On those lines, there is probably a literal "test" command or a "[ ... ]" block that probably includes some variables. Make sure that those variable names are correctly spelled (in case of variables provided by Serviceguard) or that the variable values have been initialized with appropriate values at some earlier point of the script (if they are created and used by this script only).
12-27-2013 06:31 AM
Thanks for your help...
Yes, that is the "cluster log file.txt" i attached.
Please find the database script in the attached txt file. Help me if you found any thing wrong in that.
12-27-2013 01:32 PM
I see two problems.
The first is that your script produces errors because it is not provided with appropriate parameters.
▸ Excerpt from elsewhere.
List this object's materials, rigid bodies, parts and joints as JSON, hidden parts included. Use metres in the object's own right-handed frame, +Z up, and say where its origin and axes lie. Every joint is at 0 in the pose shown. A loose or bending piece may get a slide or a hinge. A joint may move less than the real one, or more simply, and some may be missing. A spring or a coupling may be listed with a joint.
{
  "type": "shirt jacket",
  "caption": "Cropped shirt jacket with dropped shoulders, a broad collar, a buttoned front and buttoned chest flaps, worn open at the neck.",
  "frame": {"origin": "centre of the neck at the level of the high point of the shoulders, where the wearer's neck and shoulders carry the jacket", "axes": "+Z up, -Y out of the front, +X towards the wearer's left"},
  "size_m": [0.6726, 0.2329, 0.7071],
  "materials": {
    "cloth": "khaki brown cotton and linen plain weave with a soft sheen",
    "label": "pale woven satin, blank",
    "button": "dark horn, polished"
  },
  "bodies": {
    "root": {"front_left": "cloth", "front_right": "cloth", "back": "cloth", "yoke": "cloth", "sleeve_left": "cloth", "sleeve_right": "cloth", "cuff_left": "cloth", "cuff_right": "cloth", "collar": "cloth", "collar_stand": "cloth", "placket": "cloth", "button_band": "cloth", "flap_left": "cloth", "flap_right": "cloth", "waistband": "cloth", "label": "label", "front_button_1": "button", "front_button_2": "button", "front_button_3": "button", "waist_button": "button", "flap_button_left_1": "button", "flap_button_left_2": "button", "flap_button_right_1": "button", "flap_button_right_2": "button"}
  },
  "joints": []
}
In this case, I think the script is designed to start the database when run with this command:
db.ksh start USTLCSWA401
... and to stop the database when run with this command:
db.ksh stop USTLCSWA401
But the current Serviceguard configuration will run the script without any parameters at all, like this:
Because there are no parameters, $ACTION and $SGPACKAGE will be empty strings. This is why the 'case "$SGPACKAGE" in ... esac' clause will output "INVALID PACKAGE NAME", and the tests on lines 'if [ $ACTION = start ]' and 'elif [ $ACTION = stop ]' will both produce "test: argument expected" error messages.
The second problem is in the design of your script. The startstop_sgdb.ksh will either start or stop the specified database, and then exit. When Serviceguard starts an application or a script as a service, it expects the application/script to keep running indefinitely, until killed. If the application/script dies on its own, it will be interpreted as service failure, and depending on package configuration, either the service will be restarted or a package failover will be triggered. Your startstop_sgdb.ksh is fundamentally unsuitable to be run as a service script, but with some small modifications, it could be useable as an external_script.
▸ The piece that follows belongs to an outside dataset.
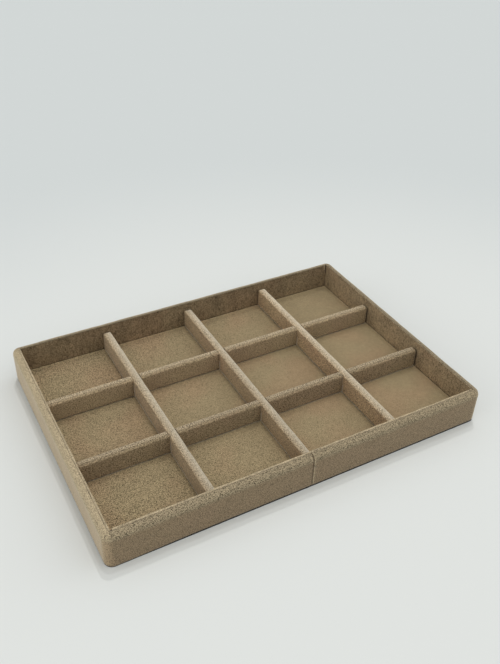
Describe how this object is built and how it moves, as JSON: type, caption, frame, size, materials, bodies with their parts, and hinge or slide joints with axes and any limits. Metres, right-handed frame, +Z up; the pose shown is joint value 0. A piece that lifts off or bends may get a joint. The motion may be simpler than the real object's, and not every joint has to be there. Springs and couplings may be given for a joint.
{
  "type": "jewelry tray",
  "caption": "Flat rectangular jewelry tray covered in taupe microfibre suede, with a lift-out half-lapped divider grid and a rounded rim.",
  "frame": {"origin": "centre of the underside, on the surface that the tray stands on", "axes": "+X along the long side, +Y to the back wall (the seam is in the front wall at -Y), +Z up"},
  "size_m": [0.35, 0.246, 0.0335],
  "materials": {
    "outer_suede": "matte",
    "lining_suede": "matte",
    "floor_suede": "matte",
    "divider_suede": "matte",
    "fibreboard": "matte",
    "grey_card": "matte",
    "backing_card": "matte"
  },
  "bodies": {
    "tray": {"backing_sheet": "backing_card", "base_board": "fibreboard", "outer_cover": "outer_suede", "front_rail": "fibreboard", "back_rail": "fibreboard", "left_rail": "fibreboard", "right_rail": "fibreboard", "front_lining_card": "grey_card", "back_lining_card": "grey_card", "left_lining_card": "grey_card", "right_lining_card": "grey_card", "front_lining_cover": "lining_suede", "back_lining_cover": "lining_suede", "left_lining_cover": "lining_suede", "right_lining_cover": "lining_suede", "floor_card": "grey_card", "floor_cover": "floor_suede"},
    "divider_grid": {"cross_divider_core_1": "fibreboard", "cross_divider_core_2": "fibreboard", "cross_divider_core_3": "fibreboard", "long_divider_core_1": "fibreboard", "long_divider_core_2": "fibreboard", "cross_divider_cover_1": "divider_suede", "cross_divider_cover_2": "divider_suede", "cross_divider_cover_3": "divider_suede", "long_divider_cover_1": "divider_suede", "long_divider_cover_2": "divider_suede"}
  },
  "joints": [
    {"name": "divider_grid_lift", "type": "slide", "parent": "tray", "child": "divider_grid", "axis": [0, 0, 1], "range_m": [0, 0.035]}
  ]
}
An external_script will be run with the "start" parameter when a package is started, and ths script is expected to complete before the package is considered completely started. Likewise, when halting a package, the external_script will be run with the "stop" parameter, and Serviceguard will wait for it to complete before unmounting the package disks.
The external_script will also be run with the "verify" parameter whenever the cmapplyconf command is used (more on this below).
You might consider writing another service script for monitoring the database: it should run in an infinite loop, sleeping for a suitable time, then performing some simple sanity check to the database, and then repeating this loop forever as long as the database passes the sanity check. If the sanity check fails, the service script should simply exit: for Serviceguard, that will be a signal indicating that the database has failed and a failover is necessary.
To make your startstop_sgdb.ksh work as an external_script, your script needs two modifications:
- first, it must be made to work without the second command-line parameter. The simplest way to do that would be to create multiple copies of the script, one for each database, and replace the "SGPACKAGE=$2" at the beginning of the script with a hard-coded package name, e.g. "SGPACKAGE=USTLCSWA401" for this package. I'm sure that there are other, more clever solutions too.
- second, in addition to start and stop, the script must be suitable to run with a third keyword: verify. Your script will actually fall through without doing anything and without producing an error if called as ".../startstop_sgdb.ksh verify", so no changes are actually required for that. However, it would be good style to add some tests, e.g. verifying that the other required files and scripts, like /etc/oratab and $SCRIPTS/switchdb.ksh exist and are readable when the script is called with the "verify" keyword.
After making these changes, the next step is to edit your package configuration file to call your script using the external_script keyword instead of the service keyword, and then use the cmapplyconf command to re-apply the package configuration.